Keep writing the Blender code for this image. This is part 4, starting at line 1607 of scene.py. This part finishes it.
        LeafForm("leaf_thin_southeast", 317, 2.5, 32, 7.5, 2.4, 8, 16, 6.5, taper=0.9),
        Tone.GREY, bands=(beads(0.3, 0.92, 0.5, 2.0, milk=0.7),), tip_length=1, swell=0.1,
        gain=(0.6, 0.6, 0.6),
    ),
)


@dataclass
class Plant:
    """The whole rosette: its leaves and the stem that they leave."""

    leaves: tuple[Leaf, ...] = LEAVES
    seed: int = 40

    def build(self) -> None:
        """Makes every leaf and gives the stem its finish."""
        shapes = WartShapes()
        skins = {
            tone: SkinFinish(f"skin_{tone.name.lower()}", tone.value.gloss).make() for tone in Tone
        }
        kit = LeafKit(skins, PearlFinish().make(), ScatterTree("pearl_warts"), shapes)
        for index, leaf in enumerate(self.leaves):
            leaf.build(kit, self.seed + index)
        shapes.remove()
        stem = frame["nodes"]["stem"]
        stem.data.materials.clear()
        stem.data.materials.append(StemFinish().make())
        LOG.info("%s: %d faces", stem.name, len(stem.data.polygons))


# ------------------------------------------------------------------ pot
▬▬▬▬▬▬
#### Work to complete
Go through the listing above and restate it word for word.

#### Solution below
Keep writing the Blender code for this image. This is part 4, starting at line 1607 of scene.py. This part finishes it.
        LeafForm("leaf_thin_southeast", 317, 2.5, 32, 7.5, 2.4, 8, 16, 6.5, taper=0.9),
        Tone.GREY, bands=(beads(0.3, 0.92, 0.5, 2.0, milk=0.7),), tip_length=1, swell=0.1,
        gain=(0.6, 0.6, 0.6),
    ),
)


@dataclass
class Plant:
    """The whole rosette: its leaves and the stem that they leave."""

    leaves: tuple[Leaf, ...] = LEAVES
    seed: int = 40

    def build(self) -> None:
        """Makes every leaf and gives the stem its finish."""
        shapes = WartShapes()
        skins = {
            tone: SkinFinish(f"skin_{tone.name.lower()}", tone.value.gloss).make() for tone in Tone
        }
        kit = LeafKit(skins, PearlFinish().make(), ScatterTree("pearl_warts"), shapes)
        for index, leaf in enumerate(self.leaves):
            leaf.build(kit, self.seed + index)
        shapes.remove()
        stem = frame["nodes"]["stem"]
        stem.data.materials.clear()
        stem.data.materials.append(StemFinish().make())
        LOG.info("%s: %d faces", stem.name, len(stem.data.polygons))


# ------------------------------------------------------------------ pot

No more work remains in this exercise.